Sí, si se que me voy a una aventura emocionante, a algo mejor. No estoy siendo malagradecida de la vida ni mucho menos. Pero tampoco quiero quitarle peso a algo que tiene el de un cachalote.

Esto es lejos una de las experiencias más aplastantes que he tenido en la vida. Nunca me he ido "para siempre" a un lugar donde no conozco a nadie, donde nadie habla mi idioma. Y por un lado eso es lo hermoso y por otro es lo terrible y desconocido.

Hay belleza en un breakdown. Este es el mío. Me estoy derritiendo. Capitán, el barco hace agua, se inunda por todos lados y yo lo que intento es transformarlo como puedo en un submarino y dejar que los violinistas de la cubierta tengan su concierto final a punta de abrazos, almuerzos improvisados y reuniones de dos horas con amigos y parientes.

No puedo más. No doy a basto con tanta sensación de fuga. Me estoy deshaciendo y volviendo a hacer en cada minuto. Entendiendo que no desaparezco pero ya no se quién chucha soy, entre tanto pasaje, pasaporte, timbre y papel.

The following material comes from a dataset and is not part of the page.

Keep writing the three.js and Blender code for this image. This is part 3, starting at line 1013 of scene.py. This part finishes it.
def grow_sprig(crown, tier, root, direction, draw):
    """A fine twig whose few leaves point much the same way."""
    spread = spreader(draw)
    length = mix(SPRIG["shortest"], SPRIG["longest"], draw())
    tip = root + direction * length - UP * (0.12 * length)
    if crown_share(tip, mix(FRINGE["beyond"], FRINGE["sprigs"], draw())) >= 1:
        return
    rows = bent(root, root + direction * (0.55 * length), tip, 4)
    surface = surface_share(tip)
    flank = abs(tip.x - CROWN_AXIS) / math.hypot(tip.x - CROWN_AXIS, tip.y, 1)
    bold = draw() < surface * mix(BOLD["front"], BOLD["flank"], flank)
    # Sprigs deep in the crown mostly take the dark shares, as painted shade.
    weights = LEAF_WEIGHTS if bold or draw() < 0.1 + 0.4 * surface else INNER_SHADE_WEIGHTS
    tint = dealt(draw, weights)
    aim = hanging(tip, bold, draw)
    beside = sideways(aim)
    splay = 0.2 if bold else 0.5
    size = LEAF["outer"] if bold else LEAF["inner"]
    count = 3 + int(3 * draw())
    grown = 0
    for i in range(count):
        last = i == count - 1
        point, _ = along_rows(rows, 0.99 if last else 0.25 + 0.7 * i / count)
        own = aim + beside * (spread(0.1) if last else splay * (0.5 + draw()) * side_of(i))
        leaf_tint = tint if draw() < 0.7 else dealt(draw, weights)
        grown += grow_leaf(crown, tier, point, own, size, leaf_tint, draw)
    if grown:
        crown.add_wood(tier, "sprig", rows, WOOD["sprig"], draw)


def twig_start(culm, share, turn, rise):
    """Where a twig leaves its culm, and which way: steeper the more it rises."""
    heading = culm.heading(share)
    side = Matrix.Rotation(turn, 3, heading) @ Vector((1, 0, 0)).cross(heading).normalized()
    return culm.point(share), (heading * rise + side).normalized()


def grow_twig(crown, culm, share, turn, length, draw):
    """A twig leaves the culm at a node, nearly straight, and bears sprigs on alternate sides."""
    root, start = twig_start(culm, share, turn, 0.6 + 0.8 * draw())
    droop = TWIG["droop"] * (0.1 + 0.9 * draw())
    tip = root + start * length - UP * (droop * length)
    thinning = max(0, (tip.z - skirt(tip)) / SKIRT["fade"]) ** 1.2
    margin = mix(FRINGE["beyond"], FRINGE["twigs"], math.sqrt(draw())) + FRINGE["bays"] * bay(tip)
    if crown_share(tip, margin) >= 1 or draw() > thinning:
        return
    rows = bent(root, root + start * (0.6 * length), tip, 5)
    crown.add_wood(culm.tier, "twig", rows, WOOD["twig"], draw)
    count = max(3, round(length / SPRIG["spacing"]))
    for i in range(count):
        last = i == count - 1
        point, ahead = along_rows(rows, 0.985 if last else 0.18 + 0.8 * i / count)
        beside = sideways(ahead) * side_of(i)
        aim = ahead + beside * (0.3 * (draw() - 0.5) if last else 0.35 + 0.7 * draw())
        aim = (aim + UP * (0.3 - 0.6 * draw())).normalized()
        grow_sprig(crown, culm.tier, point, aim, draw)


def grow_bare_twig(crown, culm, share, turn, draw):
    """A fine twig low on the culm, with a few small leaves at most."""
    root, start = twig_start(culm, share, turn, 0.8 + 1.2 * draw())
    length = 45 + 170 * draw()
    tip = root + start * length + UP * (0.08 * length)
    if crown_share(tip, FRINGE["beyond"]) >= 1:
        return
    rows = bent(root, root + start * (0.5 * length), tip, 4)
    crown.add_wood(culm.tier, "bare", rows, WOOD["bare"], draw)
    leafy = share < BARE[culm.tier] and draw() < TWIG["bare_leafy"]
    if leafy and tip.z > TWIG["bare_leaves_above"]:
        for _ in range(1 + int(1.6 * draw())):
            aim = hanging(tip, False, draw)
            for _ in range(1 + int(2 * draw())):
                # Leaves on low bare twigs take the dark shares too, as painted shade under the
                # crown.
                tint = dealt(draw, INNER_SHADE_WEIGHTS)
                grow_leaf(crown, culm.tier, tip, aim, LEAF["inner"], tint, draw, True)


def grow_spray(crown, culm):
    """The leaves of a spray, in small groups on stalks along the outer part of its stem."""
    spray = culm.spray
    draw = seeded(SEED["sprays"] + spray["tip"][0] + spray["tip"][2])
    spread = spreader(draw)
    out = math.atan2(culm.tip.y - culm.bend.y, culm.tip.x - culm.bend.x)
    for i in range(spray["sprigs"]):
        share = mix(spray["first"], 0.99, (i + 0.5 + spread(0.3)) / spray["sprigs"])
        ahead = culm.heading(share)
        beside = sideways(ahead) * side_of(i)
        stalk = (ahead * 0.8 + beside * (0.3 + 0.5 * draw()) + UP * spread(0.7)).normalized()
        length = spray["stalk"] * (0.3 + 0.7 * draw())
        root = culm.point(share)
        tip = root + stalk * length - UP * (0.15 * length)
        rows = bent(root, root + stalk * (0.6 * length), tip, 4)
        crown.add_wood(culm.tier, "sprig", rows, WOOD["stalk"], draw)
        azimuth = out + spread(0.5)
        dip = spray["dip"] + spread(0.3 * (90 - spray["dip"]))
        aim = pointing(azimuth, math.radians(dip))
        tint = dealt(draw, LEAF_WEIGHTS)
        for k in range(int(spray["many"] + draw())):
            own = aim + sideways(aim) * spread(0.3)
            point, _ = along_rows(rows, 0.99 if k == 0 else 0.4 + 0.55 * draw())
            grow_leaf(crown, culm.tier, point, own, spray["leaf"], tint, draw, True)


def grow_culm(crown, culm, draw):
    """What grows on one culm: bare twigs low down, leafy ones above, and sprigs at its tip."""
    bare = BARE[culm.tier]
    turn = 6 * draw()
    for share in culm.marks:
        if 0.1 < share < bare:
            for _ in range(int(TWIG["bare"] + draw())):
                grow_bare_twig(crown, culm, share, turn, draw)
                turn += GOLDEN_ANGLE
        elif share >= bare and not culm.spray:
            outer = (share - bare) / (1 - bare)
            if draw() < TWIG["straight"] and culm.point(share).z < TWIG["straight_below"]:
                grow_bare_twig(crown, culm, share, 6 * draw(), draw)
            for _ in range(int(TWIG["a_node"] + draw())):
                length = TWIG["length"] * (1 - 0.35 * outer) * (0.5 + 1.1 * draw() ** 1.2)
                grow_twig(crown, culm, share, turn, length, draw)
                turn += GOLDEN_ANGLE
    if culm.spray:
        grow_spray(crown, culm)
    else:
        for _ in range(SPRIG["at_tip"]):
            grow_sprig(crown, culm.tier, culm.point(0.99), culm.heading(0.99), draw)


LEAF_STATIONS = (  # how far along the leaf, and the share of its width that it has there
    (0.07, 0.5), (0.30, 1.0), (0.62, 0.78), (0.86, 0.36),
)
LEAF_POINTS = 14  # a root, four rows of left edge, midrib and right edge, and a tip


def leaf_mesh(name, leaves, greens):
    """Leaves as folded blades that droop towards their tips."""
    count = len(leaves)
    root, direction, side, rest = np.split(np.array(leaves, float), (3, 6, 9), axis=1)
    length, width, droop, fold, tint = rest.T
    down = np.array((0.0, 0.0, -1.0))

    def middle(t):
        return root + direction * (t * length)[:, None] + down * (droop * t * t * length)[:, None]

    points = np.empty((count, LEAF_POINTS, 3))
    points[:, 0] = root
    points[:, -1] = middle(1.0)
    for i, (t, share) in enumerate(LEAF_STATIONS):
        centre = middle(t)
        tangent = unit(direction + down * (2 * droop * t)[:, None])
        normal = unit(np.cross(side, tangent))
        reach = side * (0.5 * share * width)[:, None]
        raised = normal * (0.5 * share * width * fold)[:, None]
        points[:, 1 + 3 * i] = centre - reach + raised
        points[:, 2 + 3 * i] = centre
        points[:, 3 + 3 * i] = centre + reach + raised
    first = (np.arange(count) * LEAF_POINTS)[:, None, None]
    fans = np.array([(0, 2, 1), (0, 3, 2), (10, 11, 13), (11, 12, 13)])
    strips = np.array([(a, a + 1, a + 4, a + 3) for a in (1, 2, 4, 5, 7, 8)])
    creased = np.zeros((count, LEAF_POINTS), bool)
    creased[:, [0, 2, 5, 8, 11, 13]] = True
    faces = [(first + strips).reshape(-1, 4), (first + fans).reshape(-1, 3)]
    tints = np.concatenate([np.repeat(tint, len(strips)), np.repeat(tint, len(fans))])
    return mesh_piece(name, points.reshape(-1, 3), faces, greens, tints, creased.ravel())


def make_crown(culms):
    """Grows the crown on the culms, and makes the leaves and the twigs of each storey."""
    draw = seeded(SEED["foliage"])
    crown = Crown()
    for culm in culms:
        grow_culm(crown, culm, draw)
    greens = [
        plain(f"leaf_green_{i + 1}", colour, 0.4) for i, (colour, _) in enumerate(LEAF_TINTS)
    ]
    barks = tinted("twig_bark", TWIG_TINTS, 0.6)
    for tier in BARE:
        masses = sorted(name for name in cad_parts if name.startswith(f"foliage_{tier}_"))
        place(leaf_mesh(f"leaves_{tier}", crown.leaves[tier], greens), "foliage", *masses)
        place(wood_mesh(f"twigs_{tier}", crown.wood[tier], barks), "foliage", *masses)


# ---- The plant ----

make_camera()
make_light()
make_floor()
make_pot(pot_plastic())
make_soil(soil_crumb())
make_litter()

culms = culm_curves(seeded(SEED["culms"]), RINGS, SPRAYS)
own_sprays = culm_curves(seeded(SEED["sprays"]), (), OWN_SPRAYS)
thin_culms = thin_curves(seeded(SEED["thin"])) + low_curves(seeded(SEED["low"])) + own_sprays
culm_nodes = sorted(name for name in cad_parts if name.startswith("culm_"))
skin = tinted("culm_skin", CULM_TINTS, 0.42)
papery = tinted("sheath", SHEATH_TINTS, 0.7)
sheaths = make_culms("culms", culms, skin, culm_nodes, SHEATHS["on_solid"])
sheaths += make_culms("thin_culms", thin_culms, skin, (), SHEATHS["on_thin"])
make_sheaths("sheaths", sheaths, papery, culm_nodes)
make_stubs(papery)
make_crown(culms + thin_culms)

Darse un respiro, hacerse un té o un café y pensar qué hacer el resto del día se han convertido en tareas titánicas para seres humanos cuya proyección a futuro incluye solo el aquí y el ahora. Pero yo no tengo ese lujo del presente.

Vivo hace un mes en una sala de espera, donde los compromisos son tambaleantes y factibles sólo a futuro. Intentaré no morir, de verdá que sí, pero es difícil hacer cualquier tipo de promesa.

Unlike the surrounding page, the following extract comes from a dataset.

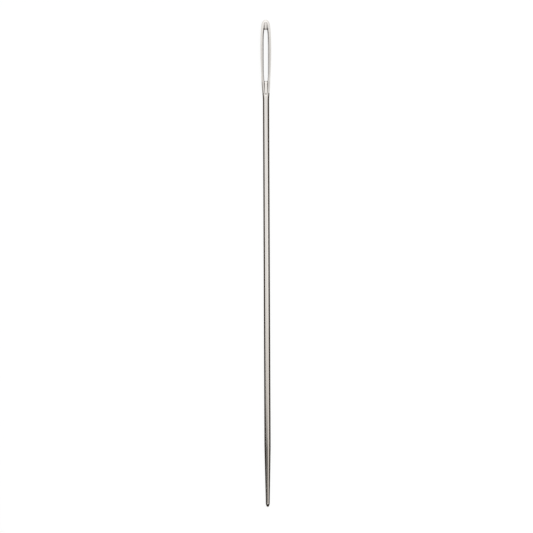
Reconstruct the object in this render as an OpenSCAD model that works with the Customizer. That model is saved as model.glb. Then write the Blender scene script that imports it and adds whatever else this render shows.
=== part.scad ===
// Yarn needle: one length of steel wire, ground to a blunt point at one end,
// and stamped flat and pierced with a long eye at the other.
// It lies along X on Z = 0, with its point at -X and its eye at +X, and the eye goes through along Z.
// The nodes are regions of that one piece of wire, and each meets the next face to face.

/* [Wire] */
// Overall length of the needle, from the point to the crown
needle_len = 127; // [90:1:180]
// Diameter of the wire, which is the diameter of the shank
wire_d = 1.65; // [1.5:0.01:1.9]

/* [Point] */
// Length of the ground taper between the shank and the nose
taper_len = 15; // [8:0.1:30]
// Diameter where the taper meets the nose
nose_d = 1.05; // [0.6:0.05:1.2]
// Length of the blunt rounded nose
nose_len = 1.05; // [0.5:0.05:2]

/* [Head] */
// Length of the head, from the top of the crown to the round shank
head_len = 21.2; // [20:0.1:24]
// Width of the head at its belly
head_w = 2.84; // [2.6:0.02:3.2]
// Width of the head where the eye ends and the shoulder begins
neck_w = 2.26; // [2.1:0.02:2.5]
// Thickness of the head between its two stamped faces
head_t = 1.3; // [1.1:0.02:1.5]

/* [Eye] */
// Metal left above the eye
crown_len = 2.75; // [2.25:0.05:3]
// Length of the eye
eye_len = 13.15; // [12:0.05:14]
// Width of the eye at its middle
eye_w = 1.12; // [0.9:0.02:1.3]

/* [Gutters] */
// Thickness of the web that is left between the upper and the lower gutter, beside the eye
web_t = 0.5; // [0.3:0.05:0.8]
// Depth of a gutter at its rounded end
gutter_end_depth = 0.1; // [0.02:0.02:0.2]
// Length of the gutter that runs up into the crown
crown_gutter_len = 2; // [1:0.1:2]
// Width of the crown's gutter
crown_gutter_w = 0.88; // [0.4:0.02:0.9]
// Length of the gutter that runs down the shoulder
shoulder_gutter_len = 3.6; // [2:0.1:4]
// Width of the shoulder's gutter beside the eye
shoulder_gutter_w = 0.84; // [0.4:0.02:0.9]
// Width of the shoulder's gutter at its rounded end
gutter_end_w = 0.64; // [0.2:0.02:0.8]

/* [Hidden] */
$fn = 96;
steel = [0.82, 0.79, 0.755];

wire_r = wire_d / 2;
x_tip = -needle_len / 2;
x_crown = needle_len / 2;
point_len = nose_len + taper_len;
shank_len = needle_len - point_len - head_len;

// Distances down from the top of the crown
eye_end = crown_len + eye_len;
belly = crown_len + 0.4 * eye_len;
crown_round = 1.5;
crown_gutter_top = crown_len - crown_gutter_len;
shoulder_gutter_end = min(eye_end + shoulder_gutter_len, head_len - 0.5);
sides_top = crown_len + 0.7;
sides_end = eye_end - 0.7;

nose_power = 0.62;       // 1 is a pointed ogive, and less is rounder
taper_power = 1.08;      // 1 is a straight cone, and more swells it
crown_power = 0.2;       // the smaller, the squarer the crown
corner_power = 0.2;      // the larger, the rounder the crown's corners
eye_power = 5.5;         // 2 is an ellipse, and more is squarer at the ends
crown_thinning = 0.5;    // share of the thickness that the crown loses at its top
runout = 0.99;           // share of the shank's radius at which the stamped face runs out
past = 1;                // how far a cutting shape runs past what it cuts

function mix(a, b, t) = a + (b - a) * t;
function ease(t) = t * t * (3 - 2 * t);
function rounded(t, power) = pow(1 - pow(1 - min(t, 1), 2), power);
function steps(n) = [for (i = [0:n]) i / n];
function x_at(down) = x_crown - down;
function flip_y(points) = [for (i = [len(points) - 1:-1:0]) [points[i][0], -points[i][1]]];

// Half the width of the head at a distance down from the crown
function head_half(down) =
    down <= belly ?
        head_w / 2 * rounded(down / belly, crown_power) * rounded(down / crown_round, corner_power)
    : down <= eye_end ? mix(head_w, neck_w, pow((down - belly) / (eye_end - belly), 1.6)) / 2
    : mix(neck_w, wire_d, ease((down - eye_end) / (head_len - eye_end))) / 2;

// Half the thickness of the head at a distance down from the crown
function face_half(down) =
    down <= crown_round ? head_t / 2 * (1 - crown_thinning * pow(1 - down / crown_round, 2))
    : down <= eye_end ? head_t / 2
    : mix(head_t / 2, wire_r * runout, ease((down - eye_end) / (head_len - eye_end)));

// Turns a profile of [radius, x] points about the needle's axis
module turned(profile) {
    translate([0, 0, wire_r]) rotate([0, 90, 0]) rotate_extrude() polygon(profile);
}

// Carries an outline of [x, height above the axis] points across the needle
module across(outline, width) {
    translate([0, 0, wire_r]) rotate([90, 0, 0]) linear_extrude(width, center = true) polygon(outline);
}

// Cuts or keeps an outline of [x, y] points right through the needle along Z
module through(outline) {
    translate([0, 0, wire_r]) linear_extrude(wire_d + 2 * past, center = true) polygon(outline);
}

// The stamped head with no eye: as wide as its plan and as thick as its side view
module head_blank() {
    rounding = [for (t = steps(18)) belly * (1 - cos(90 * t))];
    narrowing = [for (i = [1:8]) mix(belly, eye_end, i / 8), for (i = [1:12]) mix(eye_end, head_len, i / 12)];
    plan = [for (d = concat(rounding, narrowing)) [head_half(d), x_at(d)]];
    crown_top = [for (t = steps(8)) crown_round * t];
    shoulder_rise = [for (t = steps(10)) mix(eye_end, head_len, t)];
    face = [for (d = concat(crown_top, shoulder_rise)) [x_at(d), face_half(d)]];
    intersection() {
        turned(concat(plan, [[0, x_at(head_len)]]));
        across(concat(face, flip_y(face)), head_w + past);
    }
}

// The eye's outline, cut right through
module eye_cut() {
    middle = x_at(crown_len + eye_len / 2);
    through([for (a = [0:7.5:352.5])
        [middle + eye_len / 2 * sign(cos(a)) * pow(abs(cos(a)), 2 / eye_power),
         eye_w / 2 * sign(sin(a)) * pow(abs(sin(a)), 2 / eye_power)]]);
}

// A pair of gutters, above and below, that rise from the web beside the eye to a round end
module gutter_cut(deep, out, deep_w, out_w) {
    back = sign(deep - out) * out_w / 2;
    round_end = [for (a = [0:15:180]) [x_at(out + back * (1 - sin(a))), out_w / 2 * cos(a)]];
    wedge = [[x_at(deep), web_t / 2], [x_at(out), face_half(out) - gutter_end_depth],
             [x_at(out), wire_r + past], [x_at(deep), wire_r + past]];
    intersection() {
        through(concat([[x_at(deep), deep_w / 2]], round_end, [[x_at(deep), -deep_w / 2]]));
        union() {
            across(wedge, head_w);
            across(flip_y(wedge), head_w);
        }
    }
}

// The part of the pierced head between two distances down from the crown
module head_between(from, to) {
    difference() {
        intersection() {
            head_blank();
            translate([x_at(to), -head_w, -past]) cube([to - from, 2 * head_w, wire_d + 2 * past]);
        }
        eye_cut();
        gutter_cut(crown_len + 0.4, crown_gutter_top, crown_gutter_w, crown_gutter_w);
        gutter_cut(eye_end - 0.4, shoulder_gutter_end, shoulder_gutter_w, gutter_end_w);
    }
}

// The ground taper and the blunt nose
module point() {
    nose = [for (t = steps(14)) let (along = 1 - cos(90 * t))
        [nose_d / 2 * rounded(along, nose_power), x_tip + nose_len * along]];
    taper = [for (i = [1:10]) let (t = i / 10)
        [mix(nose_d / 2, wire_r, 1 - pow(1 - t, taper_power)), x_tip + nose_len + taper_len * t]];
    color(steel) turned(concat(nose, taper, [[0, x_tip + point_len]]));
}

// The round wire as drawn
module shank() {
    color(steel) translate([x_tip + point_len, 0, wire_r]) rotate([0, 90, 0])
        cylinder(h = shank_len, r = wire_r);
}

// The lower end of the head, with the gutter that leads out of the eye
module shoulder() {
    color(steel) head_between(sides_end, head_len);
}

// The metal on one side of the eye: 1 is the left, at +Y, and -1 is the right
module eye_side(side) {
    color(steel) intersection() {
        head_between(sides_top, sides_end);
        translate([x_at(eye_end), side > 0 ? 0 : -head_w, -past]) cube([eye_end, head_w, wire_d + 2 * past]);
    }
}

// The rounded end of the needle above the eye
module crown() {
    color(steel) head_between(0, sides_top);
}

point();
shank();
shoulder();
eye_side(1);  // eye_side_left
eye_side(-1);  // eye_side_right
crown();
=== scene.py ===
# %% [markdown]
# # A steel yarn needle
#
# The real needle is one length of steel wire. One end is ground to a long taper with a blunt nose, the
# other is stamped flat and pierced with a long eye, and the whole is polished and plated with nickel.
# The fixed frame already holds it as six plain regions. This notebook makes the skin that shows: one
# unbroken mesh from nose to crown, a plated metal, and a small photographic set to show the metal in.

# %% Load the frame
import math
from collections import namedtuple

import bmesh
import bpy
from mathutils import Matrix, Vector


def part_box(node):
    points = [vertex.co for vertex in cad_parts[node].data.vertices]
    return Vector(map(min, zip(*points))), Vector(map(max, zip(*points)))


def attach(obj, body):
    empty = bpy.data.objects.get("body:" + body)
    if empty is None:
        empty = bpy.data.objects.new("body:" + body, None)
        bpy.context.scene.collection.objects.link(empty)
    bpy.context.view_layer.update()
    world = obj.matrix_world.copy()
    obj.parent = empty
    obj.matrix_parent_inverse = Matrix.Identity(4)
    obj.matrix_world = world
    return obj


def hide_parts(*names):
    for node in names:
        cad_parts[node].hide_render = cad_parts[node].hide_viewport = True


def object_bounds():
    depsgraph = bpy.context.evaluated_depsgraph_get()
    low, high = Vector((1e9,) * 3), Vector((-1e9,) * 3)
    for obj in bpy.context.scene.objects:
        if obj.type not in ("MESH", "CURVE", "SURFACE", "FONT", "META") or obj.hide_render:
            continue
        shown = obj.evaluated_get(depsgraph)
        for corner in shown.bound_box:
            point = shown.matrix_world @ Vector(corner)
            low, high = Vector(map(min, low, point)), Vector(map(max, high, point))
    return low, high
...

Ya, eso sonó a suicidio. Pero es que sí, tal vez en parte lo sea. Los meses de vida, los minutos de vida, las horas de vida se tantean con firmeza y no se cómo ser productiva sin hacer demasiado, sin adelantarme mucho, acomodándome al paso de este reloj cuyo tic-tac nunca voy a agarrar al ritmo adecuado.

¿Qué harías tú? En serio, ¿qué harías?

Agarrar una revista y un lugar cómodo para esperar. Sacar la canción de oído e ir tanteando, ya, claro, eso lo hacemos todos. Pero lo que nadie te dice es que en ese "dejar hacer" relajado, en ese "dejar pasar" pachamámico hay que lidiar con todo lo que se lleva a cuestas, los asuntos sin resolver, las palabras sin decir, los miedos que no puedo verbalizar porque apenas se asoman por la punta de mi lengua alguien intenta taparlos. "Sh, sh, sh, tú te vas con una beca, tranquila, todo va a estar bien."

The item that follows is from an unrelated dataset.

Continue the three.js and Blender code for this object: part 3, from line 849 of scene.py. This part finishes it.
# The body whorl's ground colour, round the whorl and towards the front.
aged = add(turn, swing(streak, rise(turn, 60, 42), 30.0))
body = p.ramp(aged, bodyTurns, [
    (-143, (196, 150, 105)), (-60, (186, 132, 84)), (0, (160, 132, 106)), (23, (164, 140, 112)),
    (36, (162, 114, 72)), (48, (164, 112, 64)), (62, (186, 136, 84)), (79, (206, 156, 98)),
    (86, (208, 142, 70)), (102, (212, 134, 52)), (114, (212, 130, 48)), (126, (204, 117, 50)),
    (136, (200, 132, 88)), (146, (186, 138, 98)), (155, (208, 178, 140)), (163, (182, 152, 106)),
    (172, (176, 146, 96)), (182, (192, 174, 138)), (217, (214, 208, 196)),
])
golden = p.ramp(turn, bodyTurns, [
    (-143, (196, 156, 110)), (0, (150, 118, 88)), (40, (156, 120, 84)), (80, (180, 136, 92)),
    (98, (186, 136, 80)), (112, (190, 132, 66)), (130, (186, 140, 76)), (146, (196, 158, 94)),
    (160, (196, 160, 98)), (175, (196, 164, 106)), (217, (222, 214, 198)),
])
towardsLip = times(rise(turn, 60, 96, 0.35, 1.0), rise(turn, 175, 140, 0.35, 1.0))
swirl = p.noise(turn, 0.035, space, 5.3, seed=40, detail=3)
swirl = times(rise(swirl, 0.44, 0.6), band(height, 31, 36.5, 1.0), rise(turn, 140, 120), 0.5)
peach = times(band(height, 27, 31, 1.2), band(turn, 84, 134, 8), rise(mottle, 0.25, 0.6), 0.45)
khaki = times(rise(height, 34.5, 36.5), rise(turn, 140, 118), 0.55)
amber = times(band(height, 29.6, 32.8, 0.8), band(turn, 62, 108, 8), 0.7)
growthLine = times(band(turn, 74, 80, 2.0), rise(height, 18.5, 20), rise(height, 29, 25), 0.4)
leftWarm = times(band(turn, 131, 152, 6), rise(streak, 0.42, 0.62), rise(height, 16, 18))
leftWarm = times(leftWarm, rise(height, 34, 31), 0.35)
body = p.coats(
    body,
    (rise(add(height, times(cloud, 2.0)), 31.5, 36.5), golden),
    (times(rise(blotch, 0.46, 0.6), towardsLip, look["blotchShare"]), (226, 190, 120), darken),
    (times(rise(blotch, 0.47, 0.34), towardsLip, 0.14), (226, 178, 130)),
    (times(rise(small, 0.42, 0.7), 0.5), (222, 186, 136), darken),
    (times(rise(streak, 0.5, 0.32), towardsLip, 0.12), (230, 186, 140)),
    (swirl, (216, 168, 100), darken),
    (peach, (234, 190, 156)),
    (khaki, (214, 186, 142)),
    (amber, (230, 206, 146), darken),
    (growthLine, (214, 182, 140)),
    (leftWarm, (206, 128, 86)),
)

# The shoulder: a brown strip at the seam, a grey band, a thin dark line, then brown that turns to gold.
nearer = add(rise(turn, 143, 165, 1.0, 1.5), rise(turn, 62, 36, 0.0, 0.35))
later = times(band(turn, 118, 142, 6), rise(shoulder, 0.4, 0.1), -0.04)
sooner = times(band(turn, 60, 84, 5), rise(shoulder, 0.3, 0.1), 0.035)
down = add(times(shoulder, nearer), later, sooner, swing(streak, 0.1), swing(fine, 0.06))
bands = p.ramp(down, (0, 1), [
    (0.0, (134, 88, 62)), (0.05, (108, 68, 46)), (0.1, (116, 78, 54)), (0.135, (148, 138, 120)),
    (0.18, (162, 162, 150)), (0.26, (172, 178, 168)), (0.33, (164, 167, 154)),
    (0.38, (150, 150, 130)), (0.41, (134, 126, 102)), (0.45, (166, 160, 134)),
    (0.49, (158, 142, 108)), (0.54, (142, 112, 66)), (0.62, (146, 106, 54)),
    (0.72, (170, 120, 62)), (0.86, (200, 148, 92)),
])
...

No es derecho a pataleo lo que quiero. Es derecho a pánico. Por eso tengo estrés, por eso me he comido mi peso en un mes, por eso he engordado y tomado y fumado como si no hubiese un mañana. Porque el 17 a las 12 del día mi vida va a cambiar, me guste o no, y en parte hubiese preferido no saberlo, pero es que ya se que no hay otra forma de hacer las cosas y qué fácil sería si alguien empacara todo por mi y me dijera "tú tranqui, duerme hasta el viernes y yo hago todo por ti".

Pero no, tampoooco es así. Y aquí estoy, escuchando a la puta Adele cantar sus canciones tristes en Deezer (porque nunca supe usar Spotify ni me interesa aprender a hacerlo). Con una pata en el futuro y otra en el pasado. Vivir así, aunque sea por poquito, aunque ya estés a punto y no falte nada más que una vuelta de esquina, es más estresante que la chucha.

Y tengo derecho. Todo el derecho, a tener un meltdown.